## Given material:
%%
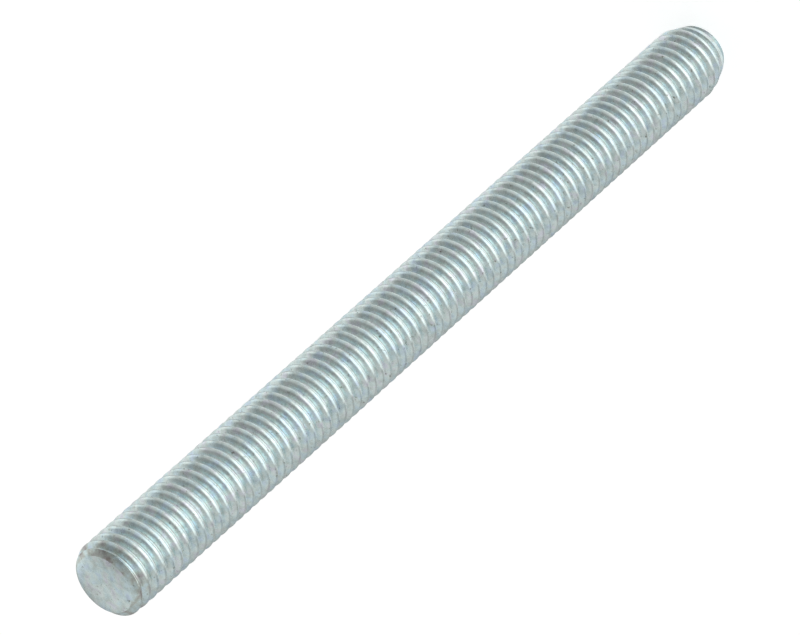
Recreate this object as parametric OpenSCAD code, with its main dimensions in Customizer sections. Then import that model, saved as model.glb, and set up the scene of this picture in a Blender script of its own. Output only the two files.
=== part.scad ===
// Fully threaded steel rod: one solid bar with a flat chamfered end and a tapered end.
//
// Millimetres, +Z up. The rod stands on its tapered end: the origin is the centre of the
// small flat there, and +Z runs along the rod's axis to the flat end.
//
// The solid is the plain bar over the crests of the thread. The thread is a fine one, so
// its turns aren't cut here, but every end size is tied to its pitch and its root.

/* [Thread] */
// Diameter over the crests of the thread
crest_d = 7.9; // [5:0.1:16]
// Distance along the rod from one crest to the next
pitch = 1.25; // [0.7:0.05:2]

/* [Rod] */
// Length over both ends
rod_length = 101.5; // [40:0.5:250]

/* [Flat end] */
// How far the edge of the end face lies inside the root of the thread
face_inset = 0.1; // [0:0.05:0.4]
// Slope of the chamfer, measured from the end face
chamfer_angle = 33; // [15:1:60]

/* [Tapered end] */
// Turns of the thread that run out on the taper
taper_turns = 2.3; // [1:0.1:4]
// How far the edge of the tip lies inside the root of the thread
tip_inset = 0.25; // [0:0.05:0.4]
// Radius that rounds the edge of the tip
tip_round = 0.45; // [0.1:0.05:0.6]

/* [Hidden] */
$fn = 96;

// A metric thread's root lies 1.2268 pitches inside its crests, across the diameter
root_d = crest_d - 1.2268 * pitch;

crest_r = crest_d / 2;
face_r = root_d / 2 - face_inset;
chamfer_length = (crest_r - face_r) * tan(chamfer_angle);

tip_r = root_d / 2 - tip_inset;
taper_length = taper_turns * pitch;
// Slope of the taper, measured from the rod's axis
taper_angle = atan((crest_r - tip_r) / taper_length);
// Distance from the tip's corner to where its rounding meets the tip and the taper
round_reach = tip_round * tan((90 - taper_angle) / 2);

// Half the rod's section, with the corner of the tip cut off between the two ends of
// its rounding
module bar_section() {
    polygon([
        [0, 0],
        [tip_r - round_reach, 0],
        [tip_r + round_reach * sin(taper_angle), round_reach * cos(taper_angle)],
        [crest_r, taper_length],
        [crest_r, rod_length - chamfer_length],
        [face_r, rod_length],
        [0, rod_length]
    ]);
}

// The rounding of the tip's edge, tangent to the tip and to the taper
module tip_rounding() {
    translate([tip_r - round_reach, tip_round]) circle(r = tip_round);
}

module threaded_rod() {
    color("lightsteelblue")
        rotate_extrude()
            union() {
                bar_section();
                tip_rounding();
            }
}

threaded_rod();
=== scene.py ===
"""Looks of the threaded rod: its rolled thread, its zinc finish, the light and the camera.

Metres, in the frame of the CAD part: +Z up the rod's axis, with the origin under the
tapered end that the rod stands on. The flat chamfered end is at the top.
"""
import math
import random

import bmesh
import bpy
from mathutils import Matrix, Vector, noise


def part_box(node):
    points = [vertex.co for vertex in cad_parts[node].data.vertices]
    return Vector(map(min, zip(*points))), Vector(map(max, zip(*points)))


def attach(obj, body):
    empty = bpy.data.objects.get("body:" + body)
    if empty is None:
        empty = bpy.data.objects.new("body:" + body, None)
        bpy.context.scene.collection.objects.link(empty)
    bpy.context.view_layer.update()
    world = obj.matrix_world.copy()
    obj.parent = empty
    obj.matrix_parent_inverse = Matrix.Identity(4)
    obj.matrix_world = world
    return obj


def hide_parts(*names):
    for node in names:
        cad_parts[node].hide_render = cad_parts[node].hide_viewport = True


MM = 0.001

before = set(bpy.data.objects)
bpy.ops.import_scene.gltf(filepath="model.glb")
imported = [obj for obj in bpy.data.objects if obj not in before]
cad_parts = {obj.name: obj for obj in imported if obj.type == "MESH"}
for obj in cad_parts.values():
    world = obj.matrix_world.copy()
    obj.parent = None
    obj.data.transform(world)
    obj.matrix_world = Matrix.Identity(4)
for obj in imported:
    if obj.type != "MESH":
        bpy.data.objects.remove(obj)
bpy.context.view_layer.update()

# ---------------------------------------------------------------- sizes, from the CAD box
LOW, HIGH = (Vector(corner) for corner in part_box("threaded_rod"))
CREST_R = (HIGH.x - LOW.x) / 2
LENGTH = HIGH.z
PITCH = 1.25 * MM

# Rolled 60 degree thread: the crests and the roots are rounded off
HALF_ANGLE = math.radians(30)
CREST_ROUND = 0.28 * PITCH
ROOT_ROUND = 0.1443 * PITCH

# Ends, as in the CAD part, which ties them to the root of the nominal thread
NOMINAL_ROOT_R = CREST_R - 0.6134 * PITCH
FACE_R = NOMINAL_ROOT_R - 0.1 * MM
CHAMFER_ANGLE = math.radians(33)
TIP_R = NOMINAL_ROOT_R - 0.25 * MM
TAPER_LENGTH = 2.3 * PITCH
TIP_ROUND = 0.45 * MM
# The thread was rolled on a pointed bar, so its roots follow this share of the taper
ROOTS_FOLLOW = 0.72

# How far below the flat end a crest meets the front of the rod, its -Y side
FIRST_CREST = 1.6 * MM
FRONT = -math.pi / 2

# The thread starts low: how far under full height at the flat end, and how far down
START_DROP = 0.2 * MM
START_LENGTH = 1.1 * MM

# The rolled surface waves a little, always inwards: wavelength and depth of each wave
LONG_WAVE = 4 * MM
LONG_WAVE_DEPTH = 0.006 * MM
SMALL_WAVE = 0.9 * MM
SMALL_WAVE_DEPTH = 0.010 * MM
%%
## Task brief:
Reproduce the data, keeping every line exactly the same.

## Written solution:
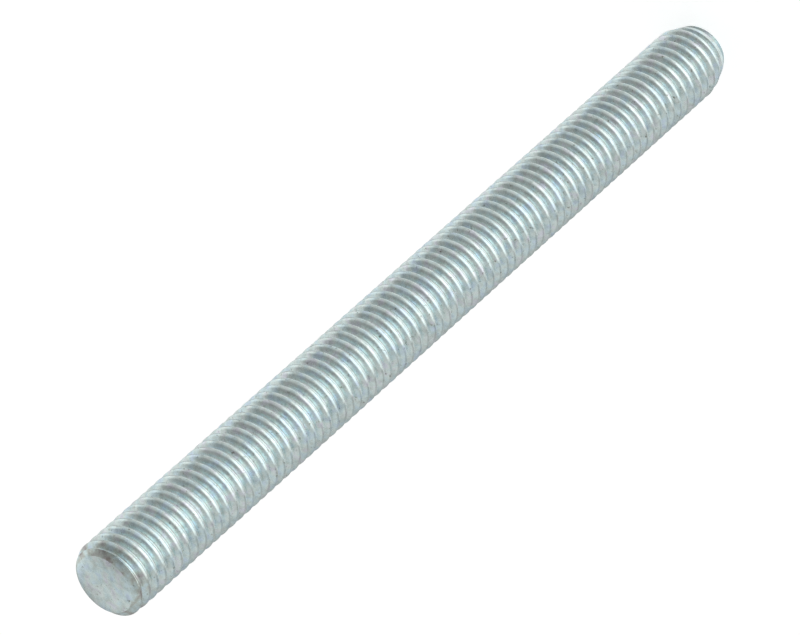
Recreate this object as parametric OpenSCAD code, with its main dimensions in Customizer sections. Then import that model, saved as model.glb, and set up the scene of this picture in a Blender script of its own. Output only the two files.
=== part.scad ===
// Fully threaded steel rod: one solid bar with a flat chamfered end and a tapered end.
//
// Millimetres, +Z up. The rod stands on its tapered end: the origin is the centre of the
// small flat there, and +Z runs along the rod's axis to the flat end.
//
// The solid is the plain bar over the crests of the thread. The thread is a fine one, so
// its turns aren't cut here, but every end size is tied to its pitch and its root.

/* [Thread] */
// Diameter over the crests of the thread
crest_d = 7.9; // [5:0.1:16]
// Distance along the rod from one crest to the next
pitch = 1.25; // [0.7:0.05:2]

/* [Rod] */
// Length over both ends
rod_length = 101.5; // [40:0.5:250]

/* [Flat end] */
// How far the edge of the end face lies inside the root of the thread
face_inset = 0.1; // [0:0.05:0.4]
// Slope of the chamfer, measured from the end face
chamfer_angle = 33; // [15:1:60]

/* [Tapered end] */
// Turns of the thread that run out on the taper
taper_turns = 2.3; // [1:0.1:4]
// How far the edge of the tip lies inside the root of the thread
tip_inset = 0.25; // [0:0.05:0.4]
// Radius that rounds the edge of the tip
tip_round = 0.45; // [0.1:0.05:0.6]

/* [Hidden] */
$fn = 96;

// A metric thread's root lies 1.2268 pitches inside its crests, across the diameter
root_d = crest_d - 1.2268 * pitch;

crest_r = crest_d / 2;
face_r = root_d / 2 - face_inset;
chamfer_length = (crest_r - face_r) * tan(chamfer_angle);

tip_r = root_d / 2 - tip_inset;
taper_length = taper_turns * pitch;
// Slope of the taper, measured from the rod's axis
taper_angle = atan((crest_r - tip_r) / taper_length);
// Distance from the tip's corner to where its rounding meets the tip and the taper
round_reach = tip_round * tan((90 - taper_angle) / 2);

// Half the rod's section, with the corner of the tip cut off between the two ends of
// its rounding
module bar_section() {
    polygon([
        [0, 0],
        [tip_r - round_reach, 0],
        [tip_r + round_reach * sin(taper_angle), round_reach * cos(taper_angle)],
        [crest_r, taper_length],
        [crest_r, rod_length - chamfer_length],
        [face_r, rod_length],
        [0, rod_length]
    ]);
}

// The rounding of the tip's edge, tangent to the tip and to the taper
module tip_rounding() {
    translate([tip_r - round_reach, tip_round]) circle(r = tip_round);
}

module threaded_rod() {
    color("lightsteelblue")
        rotate_extrude()
            union() {
                bar_section();
                tip_rounding();
            }
}

threaded_rod();
=== scene.py ===
"""Looks of the threaded rod: its rolled thread, its zinc finish, the light and the camera.

Metres, in the frame of the CAD part: +Z up the rod's axis, with the origin under the
tapered end that the rod stands on. The flat chamfered end is at the top.
"""
import math
import random

import bmesh
import bpy
from mathutils import Matrix, Vector, noise


def part_box(node):
    points = [vertex.co for vertex in cad_parts[node].data.vertices]
    return Vector(map(min, zip(*points))), Vector(map(max, zip(*points)))


def attach(obj, body):
    empty = bpy.data.objects.get("body:" + body)
    if empty is None:
        empty = bpy.data.objects.new("body:" + body, None)
        bpy.context.scene.collection.objects.link(empty)
    bpy.context.view_layer.update()
    world = obj.matrix_world.copy()
    obj.parent = empty
    obj.matrix_parent_inverse = Matrix.Identity(4)
    obj.matrix_world = world
    return obj


def hide_parts(*names):
    for node in names:
        cad_parts[node].hide_render = cad_parts[node].hide_viewport = True


MM = 0.001

before = set(bpy.data.objects)
bpy.ops.import_scene.gltf(filepath="model.glb")
imported = [obj for obj in bpy.data.objects if obj not in before]
cad_parts = {obj.name: obj for obj in imported if obj.type == "MESH"}
for obj in cad_parts.values():
    world = obj.matrix_world.copy()
    obj.parent = None
    obj.data.transform(world)
    obj.matrix_world = Matrix.Identity(4)
for obj in imported:
    if obj.type != "MESH":
        bpy.data.objects.remove(obj)
bpy.context.view_layer.update()

# ---------------------------------------------------------------- sizes, from the CAD box
LOW, HIGH = (Vector(corner) for corner in part_box("threaded_rod"))
CREST_R = (HIGH.x - LOW.x) / 2
LENGTH = HIGH.z
PITCH = 1.25 * MM

# Rolled 60 degree thread: the crests and the roots are rounded off
HALF_ANGLE = math.radians(30)
CREST_ROUND = 0.28 * PITCH
ROOT_ROUND = 0.1443 * PITCH

# Ends, as in the CAD part, which ties them to the root of the nominal thread
NOMINAL_ROOT_R = CREST_R - 0.6134 * PITCH
FACE_R = NOMINAL_ROOT_R - 0.1 * MM
CHAMFER_ANGLE = math.radians(33)
TIP_R = NOMINAL_ROOT_R - 0.25 * MM
TAPER_LENGTH = 2.3 * PITCH
TIP_ROUND = 0.45 * MM
# The thread was rolled on a pointed bar, so its roots follow this share of the taper
ROOTS_FOLLOW = 0.72

# How far below the flat end a crest meets the front of the rod, its -Y side
FIRST_CREST = 1.6 * MM
FRONT = -math.pi / 2

# The thread starts low: how far under full height at the flat end, and how far down
START_DROP = 0.2 * MM
START_LENGTH = 1.1 * MM

# The rolled surface waves a little, always inwards: wavelength and depth of each wave
LONG_WAVE = 4 * MM
LONG_WAVE_DEPTH = 0.006 * MM
SMALL_WAVE = 0.9 * MM
SMALL_WAVE_DEPTH = 0.010 * MM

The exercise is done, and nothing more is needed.